Mountain Treks: Woraksan National Park

If you are looking for a great place to view the beautiful autumn colors and not have to wade through the thick crowds that flood the parks this time of year; look no further than Woraksan National Park. Woraksan is located to the East of the city of Chunju in the Chungcheongbuk-do province in central Korea. The park is one of the least visited in Korea due to it’s geographic location that is far from any major Korean cities.

The parks rural location has actually made it one of two areas in Korea where goral antelopes were released into the wild. The second area was Soraksan National Park. ten of these antelope still are alive and well inside the park and are monitored with radio transmitters. So keep your eyes open if you intend to hit the trails here for these shy animals.

The best place to begin a hike on Woraksan is to drive or take a bus up the Songgye Valley and stop at the small city of Deokju. At Deokju you can enter the park. Head up the path following a stream running off the mountain. Along the path you can see the remains of an ancient stone fortress and the recreated fortress gate. This fortress dates all the way back to the 13th century and was used as a defensive perimeter against the invading Mongols. The fortress was later used again in 1592 during the first Japanese invasion of the peninsula. Though the fortress is mostly destroyed today the parts that remain are still interesting to look at and appreciate how old the construction is and the amount of history these walls have seen.

After you pass the fortress walls you will see Deokjusa Temple off to your left. Check it out if you like, but really nothing new to be seen at this recently constructed temple. Across from the temple on the right side of the path you will see the trail head that is the official start point to climb Woraksan mountain. Along the trail follow the Yeongbong peak signs that will take you to the 1097 meter summit of Woraksan mountain. The trail initially is very well maintained and includes many well built bridges and stairs to assist the novice hikers who want to only hike up to see the stone Buddha carving which is located about 30 minutes up the trail. The Buddha is also very old just like the fortress walls. However no one knows for sure how old. Some suspect the carving is from the Goryeo dynasty which ruled Korea from 935-1392AD while other believe the carving was constructed by the Shilla dynasty that ruled before 935AD. Either way the carving is extremely old and an impressive sight to see since it stands as high as a four story building and is elaborately carved. Definitely worth taking a rest stop at to view while climbing the mountain.

Past the Buddha carving the trail becomes much steeper and rockier. There are plenty of stairs and rock climbing to be done once you are past the Buddha carving which causes me to recommend a moderate level of personal fitness before attempting the hike.

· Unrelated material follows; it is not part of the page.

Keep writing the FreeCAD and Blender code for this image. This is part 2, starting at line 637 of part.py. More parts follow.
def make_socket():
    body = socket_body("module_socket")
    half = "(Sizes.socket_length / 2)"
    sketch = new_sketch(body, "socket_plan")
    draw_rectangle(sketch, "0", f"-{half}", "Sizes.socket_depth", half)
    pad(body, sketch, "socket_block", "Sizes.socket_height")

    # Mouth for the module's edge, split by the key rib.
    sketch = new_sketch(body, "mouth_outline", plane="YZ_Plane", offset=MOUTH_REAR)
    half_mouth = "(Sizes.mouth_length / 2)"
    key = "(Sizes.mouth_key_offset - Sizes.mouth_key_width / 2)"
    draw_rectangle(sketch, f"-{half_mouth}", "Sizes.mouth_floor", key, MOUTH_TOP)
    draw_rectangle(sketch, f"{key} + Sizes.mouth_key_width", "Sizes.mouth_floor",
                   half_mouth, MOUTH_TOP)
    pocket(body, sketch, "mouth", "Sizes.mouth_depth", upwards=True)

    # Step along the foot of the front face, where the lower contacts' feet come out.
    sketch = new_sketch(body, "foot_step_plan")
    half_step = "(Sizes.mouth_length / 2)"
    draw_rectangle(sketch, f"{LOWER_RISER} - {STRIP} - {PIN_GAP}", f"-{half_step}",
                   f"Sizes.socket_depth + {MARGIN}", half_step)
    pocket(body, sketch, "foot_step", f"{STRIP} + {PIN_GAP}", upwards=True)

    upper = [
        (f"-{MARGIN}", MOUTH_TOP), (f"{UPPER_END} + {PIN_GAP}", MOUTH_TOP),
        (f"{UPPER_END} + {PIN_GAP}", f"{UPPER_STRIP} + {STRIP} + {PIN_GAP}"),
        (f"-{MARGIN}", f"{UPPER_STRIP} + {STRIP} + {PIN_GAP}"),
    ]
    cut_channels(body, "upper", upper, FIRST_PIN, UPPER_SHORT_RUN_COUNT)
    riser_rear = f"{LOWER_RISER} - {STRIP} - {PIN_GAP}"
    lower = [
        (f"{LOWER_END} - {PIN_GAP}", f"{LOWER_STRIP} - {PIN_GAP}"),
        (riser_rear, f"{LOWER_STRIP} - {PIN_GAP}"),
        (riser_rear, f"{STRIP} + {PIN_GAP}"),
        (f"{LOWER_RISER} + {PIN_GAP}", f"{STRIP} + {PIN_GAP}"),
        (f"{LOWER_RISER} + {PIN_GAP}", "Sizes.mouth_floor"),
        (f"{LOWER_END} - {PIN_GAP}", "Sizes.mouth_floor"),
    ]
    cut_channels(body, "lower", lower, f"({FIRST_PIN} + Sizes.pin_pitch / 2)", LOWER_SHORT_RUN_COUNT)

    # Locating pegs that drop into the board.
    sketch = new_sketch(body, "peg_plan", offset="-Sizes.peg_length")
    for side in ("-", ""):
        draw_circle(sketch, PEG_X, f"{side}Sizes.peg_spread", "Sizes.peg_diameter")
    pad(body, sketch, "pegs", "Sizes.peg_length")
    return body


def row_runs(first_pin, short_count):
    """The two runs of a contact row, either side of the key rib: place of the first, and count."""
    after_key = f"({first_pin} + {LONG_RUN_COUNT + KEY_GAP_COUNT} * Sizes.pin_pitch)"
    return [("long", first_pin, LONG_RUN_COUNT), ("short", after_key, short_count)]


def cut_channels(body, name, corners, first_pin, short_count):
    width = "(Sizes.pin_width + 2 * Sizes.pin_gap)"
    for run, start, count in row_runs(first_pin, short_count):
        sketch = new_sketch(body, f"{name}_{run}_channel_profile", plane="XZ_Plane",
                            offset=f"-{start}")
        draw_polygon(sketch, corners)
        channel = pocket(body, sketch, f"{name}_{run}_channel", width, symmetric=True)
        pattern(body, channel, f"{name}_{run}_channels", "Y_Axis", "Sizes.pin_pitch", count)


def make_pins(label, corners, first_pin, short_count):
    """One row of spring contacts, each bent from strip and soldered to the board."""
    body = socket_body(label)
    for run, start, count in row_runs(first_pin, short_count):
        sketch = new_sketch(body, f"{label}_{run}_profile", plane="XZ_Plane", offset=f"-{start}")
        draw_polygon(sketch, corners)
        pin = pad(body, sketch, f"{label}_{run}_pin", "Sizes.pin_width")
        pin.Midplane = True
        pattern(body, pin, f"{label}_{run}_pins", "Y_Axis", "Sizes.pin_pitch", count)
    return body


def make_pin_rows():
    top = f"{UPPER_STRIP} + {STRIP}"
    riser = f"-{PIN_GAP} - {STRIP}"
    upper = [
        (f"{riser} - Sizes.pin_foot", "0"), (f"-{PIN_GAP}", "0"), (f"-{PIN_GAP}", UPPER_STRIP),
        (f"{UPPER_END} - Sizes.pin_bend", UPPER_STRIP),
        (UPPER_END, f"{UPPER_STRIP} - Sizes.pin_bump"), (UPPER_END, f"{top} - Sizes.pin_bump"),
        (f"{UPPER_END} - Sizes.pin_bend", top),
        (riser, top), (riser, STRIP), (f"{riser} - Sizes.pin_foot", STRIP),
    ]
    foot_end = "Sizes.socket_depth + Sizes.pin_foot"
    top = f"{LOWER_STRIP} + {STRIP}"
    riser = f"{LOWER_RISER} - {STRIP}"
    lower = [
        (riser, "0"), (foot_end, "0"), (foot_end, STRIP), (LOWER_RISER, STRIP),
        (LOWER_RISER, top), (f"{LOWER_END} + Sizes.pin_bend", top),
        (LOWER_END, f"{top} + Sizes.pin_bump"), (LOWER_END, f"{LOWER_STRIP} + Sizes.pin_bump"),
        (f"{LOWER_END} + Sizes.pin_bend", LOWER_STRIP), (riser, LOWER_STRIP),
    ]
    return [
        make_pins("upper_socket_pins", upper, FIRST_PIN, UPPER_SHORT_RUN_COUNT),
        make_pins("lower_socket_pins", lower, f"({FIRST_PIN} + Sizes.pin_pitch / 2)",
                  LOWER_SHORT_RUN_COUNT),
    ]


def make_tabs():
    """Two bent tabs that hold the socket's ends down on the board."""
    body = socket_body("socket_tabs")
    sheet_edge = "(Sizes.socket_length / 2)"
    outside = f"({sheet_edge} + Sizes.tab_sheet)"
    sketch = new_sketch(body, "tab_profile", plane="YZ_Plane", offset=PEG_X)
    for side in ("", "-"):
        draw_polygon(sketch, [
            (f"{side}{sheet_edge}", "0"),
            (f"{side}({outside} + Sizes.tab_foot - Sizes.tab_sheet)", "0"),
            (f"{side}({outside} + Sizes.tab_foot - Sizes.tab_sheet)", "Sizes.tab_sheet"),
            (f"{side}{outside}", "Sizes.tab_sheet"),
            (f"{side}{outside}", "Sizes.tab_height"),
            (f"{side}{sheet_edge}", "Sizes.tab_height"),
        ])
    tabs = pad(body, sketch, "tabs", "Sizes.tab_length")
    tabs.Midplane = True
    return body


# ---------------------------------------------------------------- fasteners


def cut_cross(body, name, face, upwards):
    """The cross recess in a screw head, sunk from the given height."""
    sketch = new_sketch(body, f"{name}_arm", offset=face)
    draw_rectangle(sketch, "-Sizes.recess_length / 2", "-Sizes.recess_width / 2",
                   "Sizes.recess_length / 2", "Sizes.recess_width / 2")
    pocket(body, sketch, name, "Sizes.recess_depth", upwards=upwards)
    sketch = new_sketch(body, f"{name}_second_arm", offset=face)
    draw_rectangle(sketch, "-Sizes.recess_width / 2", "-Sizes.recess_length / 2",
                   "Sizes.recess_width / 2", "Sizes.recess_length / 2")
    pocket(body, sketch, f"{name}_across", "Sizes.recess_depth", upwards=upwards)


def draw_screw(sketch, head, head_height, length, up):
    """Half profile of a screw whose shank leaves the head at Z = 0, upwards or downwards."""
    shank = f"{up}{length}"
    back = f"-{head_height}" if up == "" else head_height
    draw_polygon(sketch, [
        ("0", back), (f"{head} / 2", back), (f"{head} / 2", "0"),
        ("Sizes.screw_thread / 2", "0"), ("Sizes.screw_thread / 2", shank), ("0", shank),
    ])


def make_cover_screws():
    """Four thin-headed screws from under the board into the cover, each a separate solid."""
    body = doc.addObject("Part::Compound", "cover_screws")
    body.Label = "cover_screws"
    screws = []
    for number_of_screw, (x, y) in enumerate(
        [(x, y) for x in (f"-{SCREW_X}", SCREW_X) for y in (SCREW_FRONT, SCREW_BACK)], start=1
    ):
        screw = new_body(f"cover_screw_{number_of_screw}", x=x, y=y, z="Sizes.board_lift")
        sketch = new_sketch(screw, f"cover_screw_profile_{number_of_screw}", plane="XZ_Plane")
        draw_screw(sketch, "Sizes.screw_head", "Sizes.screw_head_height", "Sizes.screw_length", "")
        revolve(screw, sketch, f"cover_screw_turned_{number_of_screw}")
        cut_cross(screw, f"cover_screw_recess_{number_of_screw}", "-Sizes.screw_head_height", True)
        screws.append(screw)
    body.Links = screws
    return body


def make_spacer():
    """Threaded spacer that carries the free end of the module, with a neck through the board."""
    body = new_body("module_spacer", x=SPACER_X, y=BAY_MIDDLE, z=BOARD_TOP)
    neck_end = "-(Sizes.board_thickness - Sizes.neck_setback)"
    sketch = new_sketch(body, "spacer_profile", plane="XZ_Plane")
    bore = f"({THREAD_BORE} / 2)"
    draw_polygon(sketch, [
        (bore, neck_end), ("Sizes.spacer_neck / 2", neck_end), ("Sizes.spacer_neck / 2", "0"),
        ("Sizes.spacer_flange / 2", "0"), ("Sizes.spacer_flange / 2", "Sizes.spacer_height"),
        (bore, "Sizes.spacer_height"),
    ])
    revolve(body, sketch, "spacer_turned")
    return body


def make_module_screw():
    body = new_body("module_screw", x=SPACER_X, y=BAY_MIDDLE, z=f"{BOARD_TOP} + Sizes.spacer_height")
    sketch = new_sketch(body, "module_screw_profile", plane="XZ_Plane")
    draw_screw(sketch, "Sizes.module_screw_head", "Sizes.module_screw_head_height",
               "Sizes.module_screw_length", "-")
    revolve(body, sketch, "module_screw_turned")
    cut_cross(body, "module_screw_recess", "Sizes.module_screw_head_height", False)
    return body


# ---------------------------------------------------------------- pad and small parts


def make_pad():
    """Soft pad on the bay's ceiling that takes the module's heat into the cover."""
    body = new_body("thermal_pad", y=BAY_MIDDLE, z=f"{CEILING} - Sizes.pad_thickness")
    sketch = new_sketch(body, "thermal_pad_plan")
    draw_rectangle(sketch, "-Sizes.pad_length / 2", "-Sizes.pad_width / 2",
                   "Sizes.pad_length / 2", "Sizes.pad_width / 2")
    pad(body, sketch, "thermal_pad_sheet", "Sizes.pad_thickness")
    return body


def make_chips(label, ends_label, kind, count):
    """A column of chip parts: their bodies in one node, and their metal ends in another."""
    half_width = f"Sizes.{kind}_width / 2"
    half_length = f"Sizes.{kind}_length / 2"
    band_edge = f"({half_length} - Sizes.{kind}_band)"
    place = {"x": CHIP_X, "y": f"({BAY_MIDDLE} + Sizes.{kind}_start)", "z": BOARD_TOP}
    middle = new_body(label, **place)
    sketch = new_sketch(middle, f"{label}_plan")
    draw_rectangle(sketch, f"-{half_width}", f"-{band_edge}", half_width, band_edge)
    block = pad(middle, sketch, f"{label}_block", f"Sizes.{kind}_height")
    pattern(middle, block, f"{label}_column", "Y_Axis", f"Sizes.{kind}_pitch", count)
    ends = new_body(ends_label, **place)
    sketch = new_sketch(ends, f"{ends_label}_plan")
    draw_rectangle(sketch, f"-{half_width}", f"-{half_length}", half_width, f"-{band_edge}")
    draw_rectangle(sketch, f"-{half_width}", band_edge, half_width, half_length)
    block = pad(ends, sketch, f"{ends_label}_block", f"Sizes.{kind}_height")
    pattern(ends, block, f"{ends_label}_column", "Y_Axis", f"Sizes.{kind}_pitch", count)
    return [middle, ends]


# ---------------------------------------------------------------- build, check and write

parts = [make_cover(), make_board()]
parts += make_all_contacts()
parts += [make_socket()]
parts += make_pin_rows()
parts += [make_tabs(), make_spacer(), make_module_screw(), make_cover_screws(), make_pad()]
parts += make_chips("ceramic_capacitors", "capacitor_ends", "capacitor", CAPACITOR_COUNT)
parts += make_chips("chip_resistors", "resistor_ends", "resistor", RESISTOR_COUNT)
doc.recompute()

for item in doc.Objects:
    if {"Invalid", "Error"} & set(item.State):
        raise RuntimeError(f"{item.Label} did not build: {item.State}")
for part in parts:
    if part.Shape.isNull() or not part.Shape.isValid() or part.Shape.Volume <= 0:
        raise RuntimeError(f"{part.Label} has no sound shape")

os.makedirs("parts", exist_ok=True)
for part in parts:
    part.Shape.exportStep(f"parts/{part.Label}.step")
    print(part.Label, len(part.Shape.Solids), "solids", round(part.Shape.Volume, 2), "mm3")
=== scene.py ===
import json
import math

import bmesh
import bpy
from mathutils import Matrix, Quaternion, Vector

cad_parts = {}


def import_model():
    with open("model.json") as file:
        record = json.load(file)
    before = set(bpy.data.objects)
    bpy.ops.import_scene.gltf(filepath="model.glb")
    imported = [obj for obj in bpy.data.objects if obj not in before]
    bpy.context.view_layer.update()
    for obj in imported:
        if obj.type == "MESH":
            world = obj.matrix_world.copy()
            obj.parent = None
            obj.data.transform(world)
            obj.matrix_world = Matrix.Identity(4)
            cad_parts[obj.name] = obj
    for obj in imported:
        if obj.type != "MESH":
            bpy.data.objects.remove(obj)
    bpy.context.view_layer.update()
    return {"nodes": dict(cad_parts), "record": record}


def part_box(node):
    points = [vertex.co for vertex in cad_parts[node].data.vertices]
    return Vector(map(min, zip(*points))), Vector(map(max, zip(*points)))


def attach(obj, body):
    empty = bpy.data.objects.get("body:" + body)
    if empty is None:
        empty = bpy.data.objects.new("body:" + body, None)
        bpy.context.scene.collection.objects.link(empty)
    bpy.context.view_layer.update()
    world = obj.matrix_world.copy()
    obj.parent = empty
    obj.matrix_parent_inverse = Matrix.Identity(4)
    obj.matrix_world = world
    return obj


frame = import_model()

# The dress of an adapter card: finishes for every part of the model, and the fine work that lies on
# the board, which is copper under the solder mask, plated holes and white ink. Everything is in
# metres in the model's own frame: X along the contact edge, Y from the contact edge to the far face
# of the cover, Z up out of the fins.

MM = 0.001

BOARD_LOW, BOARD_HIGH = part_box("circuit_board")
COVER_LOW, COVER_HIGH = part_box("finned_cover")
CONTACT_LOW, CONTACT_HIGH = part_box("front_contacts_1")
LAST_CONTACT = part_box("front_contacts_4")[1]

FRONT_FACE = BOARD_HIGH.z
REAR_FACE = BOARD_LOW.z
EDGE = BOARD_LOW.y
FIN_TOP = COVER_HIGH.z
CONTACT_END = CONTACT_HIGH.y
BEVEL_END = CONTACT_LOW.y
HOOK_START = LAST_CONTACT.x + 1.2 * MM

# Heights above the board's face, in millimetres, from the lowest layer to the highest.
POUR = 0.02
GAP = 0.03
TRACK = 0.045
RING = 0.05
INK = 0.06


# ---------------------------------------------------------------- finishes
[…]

After the first steep ascent after the carving and about 1.0 – 1.5 hours into your climb, you will reach a 960 meter peak that you may initially think is the summit of the mountain after the steep climb up more stairs. It is not. As you look to the south you will see the long trail and the mammoth rock formation that awaits you at the real 1097 meter summit of Woraksan.

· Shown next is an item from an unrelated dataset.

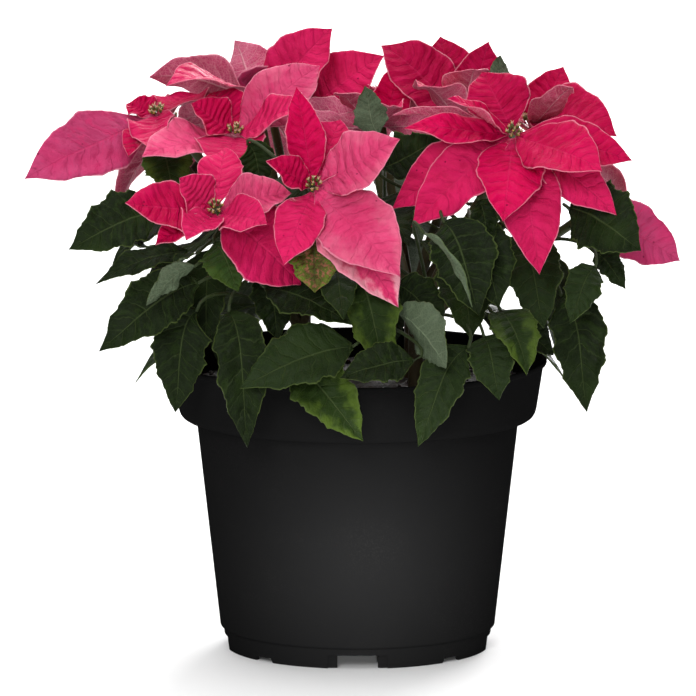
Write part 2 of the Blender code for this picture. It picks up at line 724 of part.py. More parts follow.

The trail along the ridge line is actually pretty nice as you walk among a thick forest that eventually opens up at a ROK Army helipad where you get a great view of the Yeongbong peak where the summit of Woraksan is located. As you continue up the trail it becomes a little disheartening as you begin losing altitude and going down the mountain, plus you have to take a circular route to reach the trail that takes you to the summit of the mountain. When you finally reach the trail, it is basically just an endless stair climb to the top of the mountain. Expect your calf muscles to get quite a work out on this mountain.

However, when you reach the summit, the stair climbing pays off, as you are rewarded with a great view of the surrounding Chungcheongbuk-do country side. There is not one highrise building in site; just tress, hills, farm land, and the beautiful Chungju-ho lake. Better yet is the fact there is no huge crowd on the summit unlike other popular Korean mountains where you feel more like you are at a rock concert than on a mountain with the amount of people swarmed around you. Not on Woraksan, it was just me and a handful of other climbers just enjoying the spectacular view.

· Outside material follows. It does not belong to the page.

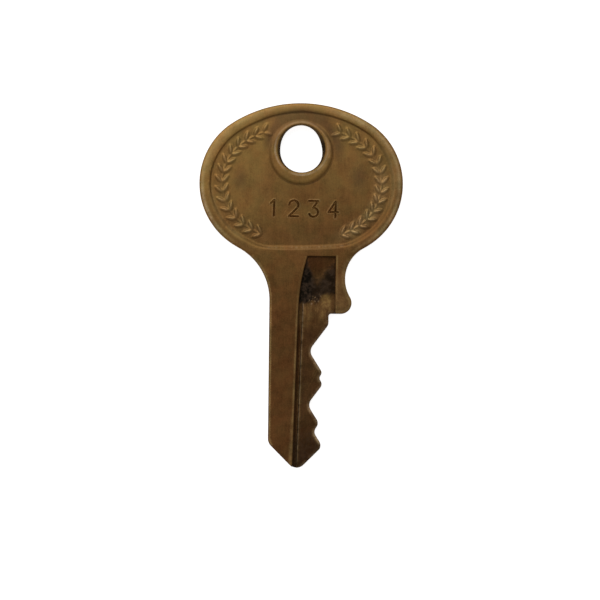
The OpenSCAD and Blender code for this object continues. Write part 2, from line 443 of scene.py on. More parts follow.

If you want to enjoy the view too, all you have to do is take a bus to the city of Chunju and from the Chunju bus station take one of the buses that regularly run to Woraksan National Park and get off at the Deokjusa stop. If you are driving from Chunju, take Highway 36 that skirts the south side of the Chunjuho Lake and take a right once you hit the insection with local road 597 that runs through the Songgye Valley to the Deokjusa trailhead. Bring plenty of water and warm jacket because it can get cold on the summit of the mountain. Expect to complete the hike up and back down the mountain in about 5-7 hours depending on your level of fitness. So get out of the city this weekend, get some fresh air, exercise, and maybe even see an antelope. You see a lot of strange things in the ville but an antelope is not one of them. You will need to go to Woraksan for that.